ABSURD PERSON SINGULAR by
Alan Ayckbourn
Venue: Criterion 1973
Director: Eric Thompson
Cast
| Sidney |
Richard Briers |
| Marion |
Sheila Hancock |
| With |
Michael Aldridge
Bridget Turner
Anna Calder-Marshall
David Burke |
Review
The Stage
Alan
Ayckbourn’s latest comedy “Absurd Person Singular" at the Criterion is
very well designed for popular laughter, technically and verbally, yet
has a chilling element which
produces a feeling of sadness. His characters, or caricatures, are
three married couples who spend three successive Christmas Eves
together, party fashion.

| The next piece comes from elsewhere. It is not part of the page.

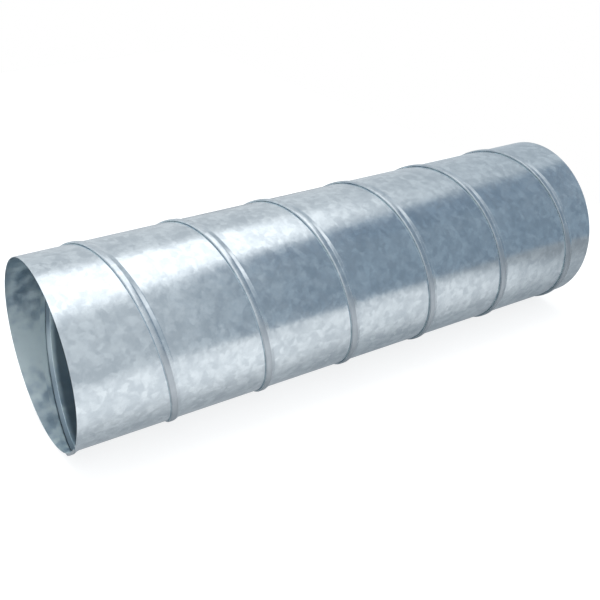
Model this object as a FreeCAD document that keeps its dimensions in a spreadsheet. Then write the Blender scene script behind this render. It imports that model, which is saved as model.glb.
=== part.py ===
"""Spiral duct section: one galvanised strip, wound into a round pipe and locked edge to edge.

The pipe lies on Z = 0 with its axis parallel to X, and its sawn ends are the two ends of X.
The lock is a right-handed helix of four pressed plies. It stands proud outside the pipe,
and inside it leaves only a narrow groove, so that fittings slide into the bore.
"""
import FreeCAD, Part
import os
import Sketcher

# Driving sizes, in millimetres and degrees
SIZES = {
    "bore": 224.0,
    "sheet": 0.6,
    "strip_width": 140.0,
    "duct_length": 750.0,
    "first_lock_at_top": 70.0,
    "lap": 7.0,
    "ply_slack": 0.2,
    "shoulder_slope": 21.0,
    "shoulder_bend": 1.2,
    "foot_bend": 8.0,
    "root_depth": 0.3,
    "groove_overcut": 0.4,
    "saw_waste": 20.0,
}

# Sizes that follow from the driving ones, written as expressions over the sheet
BORE_RADIUS = "(sizes.bore / 2)"
OUTER_RADIUS = "(sizes.bore / 2 + sizes.sheet)"
# Three plies lie over the wall, which is the fourth
LOCK_RISE = "(3 * (sizes.sheet + sizes.ply_slack))"
BACK_RADIUS = f"({OUTER_RADIUS} + {LOCK_RISE})"
# Each lock takes three laps of the strip: one hook on either edge, and the lap itself
COVER = "(sizes.strip_width - 3 * sizes.lap)"
# The shoulder's foot ends here, measured along the pipe from the folded nose
FOOT_REACH = "(sizes.foot_bend * tan(sizes.shoulder_slope / 2))"
FOOT_END = f"(sizes.lap + {LOCK_RISE} / tan(sizes.shoulder_slope) + {FOOT_REACH})"
# One turn advances by the lead, at which the strip's edges meet
LEAD = f"({COVER} / sqrt(1 - ({COVER} / (2 * pi * {OUTER_RADIUS})) ^ 2))"
# The lock starts two turns ahead of the near end, and runs out past the far one
RUN_IN = f"(2 * {LEAD})"
LOCK_START = f"(-sizes.duct_length / 2 + sizes.first_lock_at_top - {RUN_IN})"
LOCK_RUN = f"(sizes.duct_length + {RUN_IN})"

# Sketcher's names for the parts of a line, in the order of its own numbers
LINE_PARTS = ("whole", "start", "end")
ORIGIN = (-1, LINE_PARTS.index("start"))


def add_sheet(document):
    """Put the driving sizes in the document's spreadsheet, one named cell each."""
    sheet = document.addObject("Spreadsheet::Sheet", "sizes")
    for row, (name, value) in enumerate(SIZES.items(), start=1):
        sheet.set(f"A{row}", name)
        sheet.set(f"B{row}", str(value))
        sheet.setAlias(f"B{row}", name)
    document.recompute()


def add_sketch(body, name, role, direction, offset):
    """Start a sketch on one of the body's origin planes, moved by offset in one of its directions."""
    plane = next(f for f in body.Origin.OriginFeatures if f.Role == role)
    sketch = body.newObject("Sketcher::SketchObject", name)
    sketch.AttachmentSupport = [(plane, "")]
    sketch.MapMode = "FlatFace"
    sketch.setExpression(f"AttachmentOffset.Base.{direction}", offset)
    return sketch


def value_of(sketch, expression):
    """The number that an expression over the sheet comes to."""
    return float(sketch.evalExpression(expression))


def dimension(sketch, kind, places, name, expression):
    """Add a named dimension to a sketch and bind it to an expression."""
    constraint = Sketcher.Constraint(kind, *places, value_of(sketch, expression))
    sketch.renameConstraint(sketch.addConstraint(constraint), name)
    sketch.setExpression(f"Constraints.{name}", expression)


def draw_circle(sketch, name, radius):
    """Draw a circle about the pipe's axis, with its radius given as an expression."""
    shape = Part.Circle(FreeCAD.Vector(), FreeCAD.Vector(0, 0, 1), value_of(sketch, radius))
    circle = sketch.addGeometry(shape, False)
    centre = len(LINE_PARTS)
    sketch.addConstraint(Sketcher.Constraint("Coincident", circle, centre, *ORIGIN))
    dimension(sketch, "Radius", (circle,), name, radius)


def draw_outline(sketch, corners):
    """Draw a closed outline of straight lines through named corners.

    Each corner gives two expressions: its place along the axis and its distance from the axis.
    """
    start, end = LINE_PARTS.index("start"), LINE_PARTS.index("end")
    places = [
        FreeCAD.Vector(value_of(sketch, along), value_of(sketch, radius), 0)
        for along, radius in corners.values()
    ]
    count = len(places)
    for line in range(count):
        sketch.addGeometry(Part.LineSegment(places[line], places[(line + 1) % count]), False)
    for line, (name, (along, radius)) in enumerate(corners.items()):
        sketch.addConstraint(Sketcher.Constraint("Coincident", line, end, (line + 1) % count, start))
        dimension(sketch, "DistanceX", (*ORIGIN, line, start), f"{name}_along", along)
        dimension(sketch, "DistanceY", (*ORIGIN, line, start), f"{name}_radius", radius)


def add_wall(body):
    """The wound wall between the locks: a plain tube, longer than the finished pipe."""
    start = "-sizes.duct_length / 2 - sizes.saw_waste"
    section = add_sketch(body, "wall_section", "YZ_Plane", "z", start)
    draw_circle(section, "outer_radius", OUTER_RADIUS)
    draw_circle(section, "bore_radius", BORE_RADIUS)
    wall = body.newObject("PartDesign::Pad", "wall")
    wall.Profile = section
    wall.setExpression("Length", "sizes.duct_length + 2 * sizes.saw_waste")
    section.Visibility = False


def foot_point(radius, surface, turned):
    """A place on the foot's bend: the bend's radius, the surface it runs out into, its slope there."""
    along = f"{FOOT_END} - {radius} * sin({turned})"
    return along, f"{surface} + {radius} * (1 - cos({turned}))"


def add_lock_section(body):
    """The lock's outside: a folded nose, a flat back over the plies, a shoulder and its foot.

    The bends are drawn with straight sides. The fold is half of an octagon as high as three
    plies, the shoulder turns down by half its slope at a time, and so does its wide foot.
    """
    section = add_sketch(body, "lock_section", "XZ_Plane", "x", LOCK_START)
    root = f"({OUTER_RADIUS} - sizes.root_depth)"
    corner = f"({LOCK_RISE} / 2 * (1 - tan(22.5)))"
    slope = "sizes.shoulder_slope"
    reach = f"(sizes.shoulder_bend * tan({slope} / 2))"
    draw_outline(
        section,
        {
            "crease": (f"{corner} + sizes.root_depth", root),
            "fold_low": ("0", f"{OUTER_RADIUS} + {corner}"),
            "fold_high": ("0", f"{BACK_RADIUS} - {corner}"),
            "back_near": (corner, BACK_RADIUS),
            "back_far": (f"sizes.lap - {reach}", BACK_RADIUS),
            "shoulder": (f"sizes.lap + {reach} * cos({slope})", f"{BACK_RADIUS} - {reach} * sin({slope})"),
            "foot_high": foot_point("sizes.foot_bend", OUTER_RADIUS, slope),
            "foot_middle": foot_point("sizes.foot_bend", OUTER_RADIUS, f"{slope} / 2"),
            "foot_end": (f"{FOOT_END} + sizes.root_depth / tan({slope} / 4)", root),
        },
    )
    return section


def add_groove_section(body):
    """The groove inside the pipe, between the folded edge and the underside of the shoulder.

    It is as deep as the two plies of the fold and leaves one sheet under the shoulder.
    """
    section = add_sketch(body, "groove_section", "XZ_Plane", "x", LOCK_START)
    depth = "(2 * sizes.sheet)"
    underside = "(sizes.foot_bend + sizes.sheet)"
    # The foot's bend ends at the shoulder's slope, or where it is already as deep as the groove
    bend = f"min(sizes.shoulder_slope * 1 deg; acos(1 - {depth} / {underside}))"
    ramp = f"({depth} - {underside} * (1 - cos({bend}))) / tan(sizes.shoulder_slope)"
    middle = f"({bend} * 0.6)"
    mouth = f"{BORE_RADIUS} - sizes.groove_overcut"
    draw_outline(
        section,
        {
            "fold": (f"sizes.lap - {depth} - sizes.groove_overcut", mouth),
            "ramp": (f"{FOOT_END} - {underside} * sin({bend}) - {ramp}", f"{BORE_RADIUS} + {depth}"),
            "foot_middle": foot_point(underside, BORE_RADIUS, middle),
            "foot_end": (f"{FOOT_END} + sizes.groove_overcut / tan({middle} / 2)", mouth),
        },
    )
    return section


def add_helix(body, kind, name, section):
    """Sweep a section round the pipe's axis, as a right-handed helix of the strip's lead."""
    helix = body.newObject(kind, name)
    helix.Profile = section
    helix.ReferenceAxis = (section, ["H_Axis"])
    helix.Mode = "pitch-height-angle"
    helix.LeftHanded = False
    helix.Refine = False
    helix.setExpression("Pitch", LEAD)
    helix.setExpression("Height", LOCK_RUN)
    section.Visibility = False


def saw_end(body, name, offset, towards_far_end):
    """Saw off everything past a plane square to the axis."""
    section = add_sketch(body, f"{name}_section", "YZ_Plane", "z", offset)
    draw_circle(section, "blade_reach", f"2 * {BACK_RADIUS}")
    cut = body.newObject("PartDesign::Pocket", name)
    cut.Profile = section
    cut.Type = "ThroughAll"
    cut.Reversed = towards_far_end
    cut.Refine = False
    section.Visibility = False


def build_duct(document):
    """The whole duct: wall, lock and groove, sawn to length and laid on the floor."""
    body = document.addObject("PartDesign::Body", "spiral_duct")
    body.Label = "spiral_duct"
    add_wall(body)
    lock_section = add_lock_section(body)
    groove_section = add_groove_section(body)
    document.recompute()
    add_helix(body, "PartDesign::AdditiveHelix", "lock", lock_section)
    add_helix(body, "PartDesign::SubtractiveHelix", "groove", groove_section)
    saw_end(body, "near_saw_cut", "-sizes.duct_length / 2", False)
    saw_end(body, "far_saw_cut", "sizes.duct_length / 2", True)
    body.setExpression("Placement.Base.z", BACK_RADIUS)
    document.recompute()
    return body


def check(document, bodies):
    """Stop where an object failed, or where a body isn't one valid solid."""
    for item in document.Objects:
        if {"Invalid", "Error"} & set(item.State):
            raise RuntimeError(f"{item.Name} failed: {item.State}")
    for body in bodies:
        if body.Shape.isNull() or not body.Shape.isValid() or len(body.Shape.Solids) != 1:
            raise RuntimeError(f"{body.Label} is not one valid solid")


def main():
    document = FreeCAD.newDocument("spiral_duct_section")
    add_sheet(document)
    duct = build_duct(document)
    check(document, [duct])
    os.makedirs("parts", exist_ok=True)
    duct.Shape.exportStep(f"parts/{duct.Label}.step")
    box = duct.Shape.optimalBoundingBox()
    print(f"lead {document.getObject('lock').Pitch}, volume {duct.Shape.Volume:.0f} mm3")
    print(f"length {box.XLength:.2f}, width {box.YLength:.2f}, height {box.ZLength:.2f}, floor {box.ZMin:.3f}")


main()
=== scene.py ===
"""Looks of a spiral duct section: a galvanised strip wound into a round duct, on a pale floor."""
import math
import bpy
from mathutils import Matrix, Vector


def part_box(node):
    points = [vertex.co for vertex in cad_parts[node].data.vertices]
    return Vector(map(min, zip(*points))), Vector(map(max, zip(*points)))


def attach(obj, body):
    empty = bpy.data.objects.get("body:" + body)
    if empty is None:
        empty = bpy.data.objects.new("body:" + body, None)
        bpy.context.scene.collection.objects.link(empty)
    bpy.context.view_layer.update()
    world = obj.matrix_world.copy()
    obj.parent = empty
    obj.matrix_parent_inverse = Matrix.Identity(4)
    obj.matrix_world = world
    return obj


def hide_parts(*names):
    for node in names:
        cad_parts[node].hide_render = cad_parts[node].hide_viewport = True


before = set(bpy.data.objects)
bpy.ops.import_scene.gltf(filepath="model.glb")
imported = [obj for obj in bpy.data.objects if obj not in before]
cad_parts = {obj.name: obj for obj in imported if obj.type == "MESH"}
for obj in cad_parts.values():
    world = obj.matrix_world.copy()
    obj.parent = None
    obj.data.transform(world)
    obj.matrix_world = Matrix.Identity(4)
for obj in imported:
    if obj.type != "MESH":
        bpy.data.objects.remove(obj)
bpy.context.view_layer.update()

MM = 0.001

# The duct's sizes, in metres and radians
BORE = 224 * MM
SHEET = 0.6 * MM
STRIP_WIDTH = 140 * MM
LAP = 7 * MM
LAPS_PER_LOCK = 3
PLY_SLACK = 0.2 * MM
PLIES_OVER_WALL = 3
SHOULDER_SLOPE = math.radians(21)
SHOULDER_BEND = 6 * MM
FOOT_BEND = 2 * MM
FIRST_LOCK_AT_TOP = 70 * MM
# The lock's back is crowned, and leans by this much at either side
CROWN = math.radians(3)
# The winding starts this many turns ahead of the first lock, and runs out past the far end
RUN_IN = 2
TURNS = 7.7
# The saw leaves a block this wide and high, and the duct lies well inside it
SAW_ROOM = 1.0

# Sizes that follow from these, and from the solid's own box
low, high = (Vector(corner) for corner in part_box("spiral_duct"))
LENGTH = high.x - low.x
AXIS_HEIGHT = (low.z + high.z) / 2
BORE_RADIUS = BORE / 2
OUTER_RADIUS = BORE_RADIUS + SHEET
COVER = STRIP_WIDTH - LAPS_PER_LOCK * LAP
LEAD = COVER / math.sqrt(1 - (COVER / (math.tau * OUTER_RADIUS)) ** 2)
LEAD_ANGLE = math.atan(LEAD / (math.tau * OUTER_RADIUS))
PLY_PITCH = SHEET + PLY_SLACK
LOCK_START = low.x + FIRST_LOCK_AT_TOP - RUN_IN * LEAD

# Steps of the wound mesh
STEPS_PER_TURN = 108
FOLD_STEPS = 8
BACK_STEPS = 4
BEND_STEPS = 5
WEB_STEPS = 14
# A short step beside each bend keeps the wall's shading flat up to it
HOLD = 0.4 * MM
# Edges that turn by more than this are shaded sharp
SHARP_ABOVE = math.radians(40)


class Wire:
    """An output of a node, with arithmetic: each operation adds one Math node to its tree."""

    def __init__(self, nodes, socket):
        self.nodes = nodes
        self.socket = socket

    def math(self, operation, *others):
        values = dict(enumerate((self, *others)))
        return self.nodes.add("ShaderNodeMath", {"operation": operation}, values)

    def __add__(self, other):
        return self.math("ADD", other)

    def __sub__(self, other):
        return self.math("SUBTRACT", other)

    def __mul__(self, other):
        return self.math("MULTIPLY", other)

    def __truediv__(self, other):
        return self.math("DIVIDE", other)

    def __rsub__(self, other):
        return self.nodes.number(other).math("SUBTRACT", self)

    def __rtruediv__(self, other):
        return self.nodes.number(other).math("DIVIDE", self)

    __radd__ = __add__
    __rmul__ = __mul__

    def step(self, start, end, before=0.0, after=1.0):
        """Go smoothly from one level to another as this goes from start to end."""
        settings = {"interpolation_type": "SMOOTHSTEP"}
        levels = {"From Min": start, "From Max": end, "To Min": before, "To Max": after}
        return self.nodes.add("ShaderNodeMapRange", settings, {"Value": self, **levels}, "Result")

    def fall(self, start, end, rest=0.0):
        """Go smoothly from one down to rest as this goes from start to end."""
        return self.step(start, end, 1.0, rest)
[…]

The action takes place in three different
kitchens (it is one of the comedy generators that the gatherings never
get going properly in the living room because disaster is always
striking in the kitchen).
Jane,
house proud to an obsessive degree, her mania for polishing being a
highlight, and Sidney,
lower middle-class but eager to get into executive ranges; Ronald,
somewhat reserved, a bit of a gentleman, and Marion, liking the bottle
very much indeed, and a smart woman, and Eva, bent on suicide, and
Geoffrey, hearty and light weight; these are the couples whose lives
intermingle through their socialising. Sidney
is a bit of a worm, a toady: Marion is a snob; the others strike one as
being more or
less humdrum, though full of quirks and sparks that soon die out. At
the parties nothing goes right, but hosts and guests behave as if all
is well. In the second act, when Eva is trying every method she can
think of to do herself in, the others carry on regardless, which
results in some of the best comedy of the evening.
Mr
Ayckbourn’s neat, well-turned caricatures never develop. Except
superficially, we know
little about them. The why and the wherefore behind what each has
become remain obscure. In comedy-farce one does not expect deep
probing, but Mr Ayckbourn does have a care beyond immediate
effect. One senses this, sometimes sees it, which brings about
the chill I have already mentioned. Puppets for fun, yes; yet Mr
Ayckbourn is also writing
about people. The puppets triumph, which means that there is a sense of
half-humanness in the play. Amusing, maybe. Not one of the people in “
Absurd Person Singular" is at all likeable. Eve
may be an exception: but we never hear from her apart from her
pale-faced doomed- to-be-abortive attempts on her life. One
laughs at the jokes, the antics, hardly at or with the people, for they
are not really funny. They appear as vapid, vain, selfish and pitiable.
Mr
Ayckbourn writes as well as ever, in the sense that his writing flows
and he seems always able to say what he wants to say. I feel, as I did
with “Time and Time Again" that he
is moving towards something better than his best so far “Relatively
Speaking" and “How the Other Half Loves." He is not yet there. When he
arrives, I think we shall have a blazing
human comedy.
“Absurd
Person Singular" is superbly directed by Eric Thompson, and there are
several performances which should not be missed. Within the limitations
of caricature-puppet. Sheila Hancock is magnificent as Marion. Richard
Briers' farcical way has so much
developed that he gives a thoroughly polished portrayal as Sidney.
Bridget Turner follows he brilliant performance in “Time and Time
Again” with another brilliant study. And Michael Aldridge, Anna
Calder-Marshal and David Burke are very nicely in the picture.